What this task involves. Go through the listing and write out all of it exactly.

Dataset content.
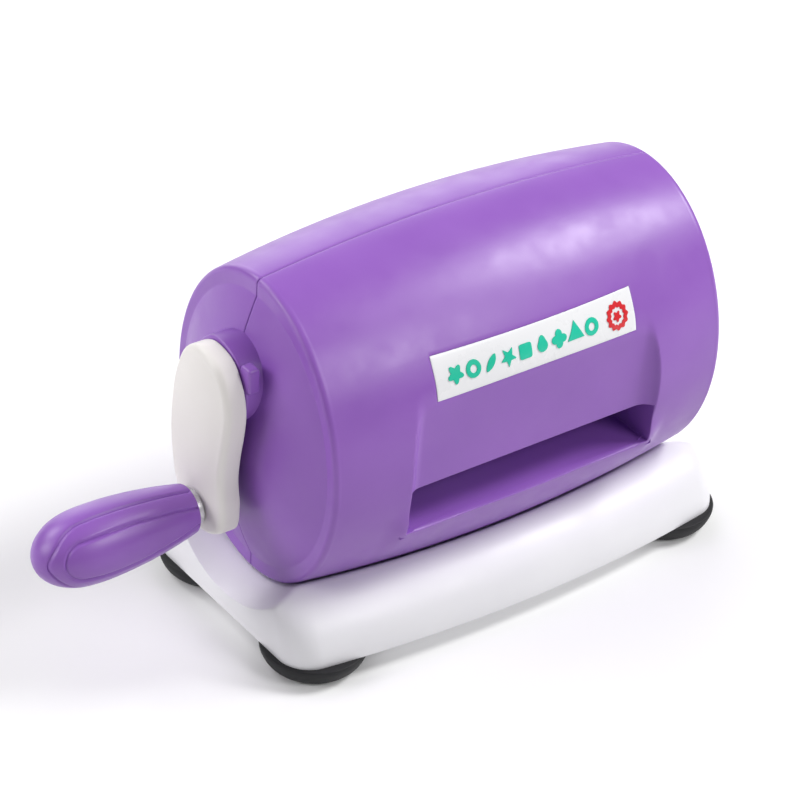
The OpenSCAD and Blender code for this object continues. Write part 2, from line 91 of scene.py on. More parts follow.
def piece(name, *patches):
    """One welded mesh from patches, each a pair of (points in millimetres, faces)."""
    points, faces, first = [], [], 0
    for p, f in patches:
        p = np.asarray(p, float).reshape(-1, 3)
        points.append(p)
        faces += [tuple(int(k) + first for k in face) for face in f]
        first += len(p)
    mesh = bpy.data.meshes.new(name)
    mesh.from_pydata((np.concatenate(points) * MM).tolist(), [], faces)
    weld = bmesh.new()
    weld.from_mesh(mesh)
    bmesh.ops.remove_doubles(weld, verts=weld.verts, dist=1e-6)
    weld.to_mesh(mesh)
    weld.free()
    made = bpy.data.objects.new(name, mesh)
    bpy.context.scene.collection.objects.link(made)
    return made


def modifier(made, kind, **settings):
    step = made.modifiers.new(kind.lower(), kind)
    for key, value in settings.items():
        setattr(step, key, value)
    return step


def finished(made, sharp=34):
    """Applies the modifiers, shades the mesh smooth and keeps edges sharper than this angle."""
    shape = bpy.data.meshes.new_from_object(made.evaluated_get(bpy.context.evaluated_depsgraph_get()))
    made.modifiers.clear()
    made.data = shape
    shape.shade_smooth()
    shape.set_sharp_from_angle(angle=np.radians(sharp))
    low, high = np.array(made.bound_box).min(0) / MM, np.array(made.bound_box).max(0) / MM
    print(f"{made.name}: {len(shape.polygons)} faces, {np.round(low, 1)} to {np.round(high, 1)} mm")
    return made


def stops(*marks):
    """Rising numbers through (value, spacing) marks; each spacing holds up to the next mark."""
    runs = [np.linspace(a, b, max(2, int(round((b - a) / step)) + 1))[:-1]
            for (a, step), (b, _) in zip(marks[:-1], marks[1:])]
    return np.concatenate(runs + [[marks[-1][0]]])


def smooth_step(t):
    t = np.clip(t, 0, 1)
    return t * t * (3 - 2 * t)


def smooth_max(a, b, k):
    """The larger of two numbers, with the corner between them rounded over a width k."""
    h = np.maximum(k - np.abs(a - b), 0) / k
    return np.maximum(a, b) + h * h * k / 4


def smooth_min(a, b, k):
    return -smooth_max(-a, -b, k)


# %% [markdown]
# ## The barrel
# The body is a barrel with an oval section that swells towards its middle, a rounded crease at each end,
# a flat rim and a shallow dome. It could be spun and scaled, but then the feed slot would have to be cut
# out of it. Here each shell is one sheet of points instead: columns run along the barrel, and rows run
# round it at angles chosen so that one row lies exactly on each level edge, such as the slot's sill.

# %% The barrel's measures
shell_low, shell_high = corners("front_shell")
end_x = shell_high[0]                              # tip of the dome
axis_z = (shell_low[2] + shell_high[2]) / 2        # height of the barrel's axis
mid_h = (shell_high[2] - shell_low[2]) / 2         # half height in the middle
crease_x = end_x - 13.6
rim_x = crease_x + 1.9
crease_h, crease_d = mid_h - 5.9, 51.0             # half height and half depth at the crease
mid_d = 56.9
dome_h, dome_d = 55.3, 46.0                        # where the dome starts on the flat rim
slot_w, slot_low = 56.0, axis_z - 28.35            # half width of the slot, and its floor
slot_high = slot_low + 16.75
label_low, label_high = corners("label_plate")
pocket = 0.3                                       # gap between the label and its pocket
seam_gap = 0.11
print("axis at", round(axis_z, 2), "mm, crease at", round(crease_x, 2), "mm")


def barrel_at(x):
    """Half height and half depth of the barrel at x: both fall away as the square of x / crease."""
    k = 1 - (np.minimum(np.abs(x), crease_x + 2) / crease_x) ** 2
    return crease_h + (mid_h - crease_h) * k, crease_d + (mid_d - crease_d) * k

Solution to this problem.
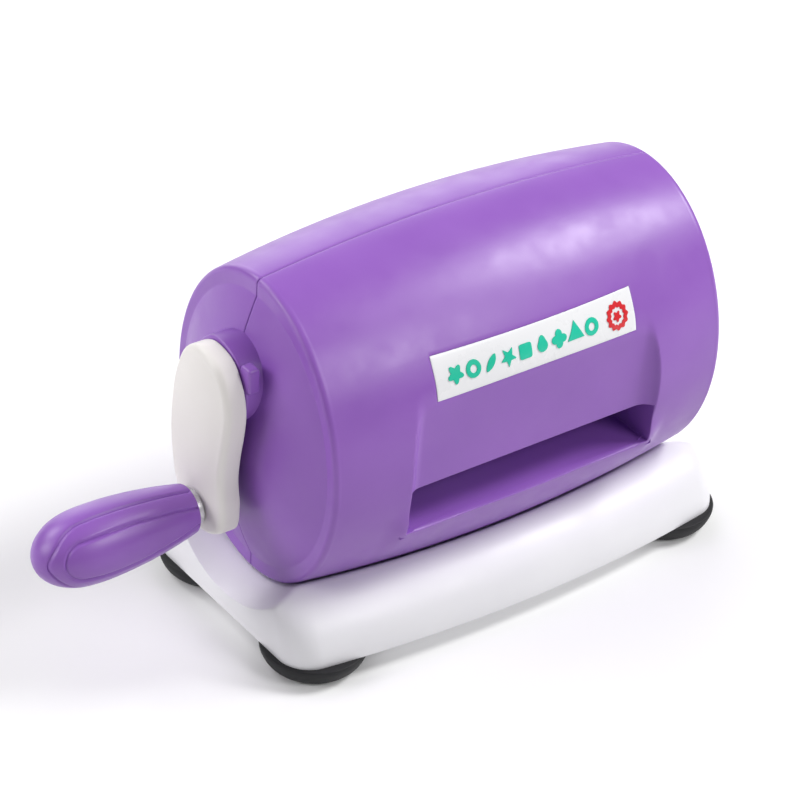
The OpenSCAD and Blender code for this object continues. Write part 2, from line 91 of scene.py on. More parts follow.
def piece(name, *patches):
    """One welded mesh from patches, each a pair of (points in millimetres, faces)."""
    points, faces, first = [], [], 0
    for p, f in patches:
        p = np.asarray(p, float).reshape(-1, 3)
        points.append(p)
        faces += [tuple(int(k) + first for k in face) for face in f]
        first += len(p)
    mesh = bpy.data.meshes.new(name)
    mesh.from_pydata((np.concatenate(points) * MM).tolist(), [], faces)
    weld = bmesh.new()
    weld.from_mesh(mesh)
    bmesh.ops.remove_doubles(weld, verts=weld.verts, dist=1e-6)
    weld.to_mesh(mesh)
    weld.free()
    made = bpy.data.objects.new(name, mesh)
    bpy.context.scene.collection.objects.link(made)
    return made


def modifier(made, kind, **settings):
    step = made.modifiers.new(kind.lower(), kind)
    for key, value in settings.items():
        setattr(step, key, value)
    return step


def finished(made, sharp=34):
    """Applies the modifiers, shades the mesh smooth and keeps edges sharper than this angle."""
    shape = bpy.data.meshes.new_from_object(made.evaluated_get(bpy.context.evaluated_depsgraph_get()))
    made.modifiers.clear()
    made.data = shape
    shape.shade_smooth()
    shape.set_sharp_from_angle(angle=np.radians(sharp))
    low, high = np.array(made.bound_box).min(0) / MM, np.array(made.bound_box).max(0) / MM
    print(f"{made.name}: {len(shape.polygons)} faces, {np.round(low, 1)} to {np.round(high, 1)} mm")
    return made


def stops(*marks):
    """Rising numbers through (value, spacing) marks; each spacing holds up to the next mark."""
    runs = [np.linspace(a, b, max(2, int(round((b - a) / step)) + 1))[:-1]
            for (a, step), (b, _) in zip(marks[:-1], marks[1:])]
    return np.concatenate(runs + [[marks[-1][0]]])


def smooth_step(t):
    t = np.clip(t, 0, 1)
    return t * t * (3 - 2 * t)


def smooth_max(a, b, k):
    """The larger of two numbers, with the corner between them rounded over a width k."""
    h = np.maximum(k - np.abs(a - b), 0) / k
    return np.maximum(a, b) + h * h * k / 4


def smooth_min(a, b, k):
    return -smooth_max(-a, -b, k)


# %% [markdown]
# ## The barrel
# The body is a barrel with an oval section that swells towards its middle, a rounded crease at each end,
# a flat rim and a shallow dome. It could be spun and scaled, but then the feed slot would have to be cut
# out of it. Here each shell is one sheet of points instead: columns run along the barrel, and rows run
# round it at angles chosen so that one row lies exactly on each level edge, such as the slot's sill.

# %% The barrel's measures
shell_low, shell_high = corners("front_shell")
end_x = shell_high[0]                              # tip of the dome
axis_z = (shell_low[2] + shell_high[2]) / 2        # height of the barrel's axis
mid_h = (shell_high[2] - shell_low[2]) / 2         # half height in the middle
crease_x = end_x - 13.6
rim_x = crease_x + 1.9
crease_h, crease_d = mid_h - 5.9, 51.0             # half height and half depth at the crease
mid_d = 56.9
dome_h, dome_d = 55.3, 46.0                        # where the dome starts on the flat rim
slot_w, slot_low = 56.0, axis_z - 28.35            # half width of the slot, and its floor
slot_high = slot_low + 16.75
label_low, label_high = corners("label_plate")
pocket = 0.3                                       # gap between the label and its pocket
seam_gap = 0.11
print("axis at", round(axis_z, 2), "mm, crease at", round(crease_x, 2), "mm")


def barrel_at(x):
    """Half height and half depth of the barrel at x: both fall away as the square of x / crease."""
    k = 1 - (np.minimum(np.abs(x), crease_x + 2) / crease_x) ** 2
    return crease_h + (mid_h - crease_h) * k, crease_d + (mid_d - crease_d) * k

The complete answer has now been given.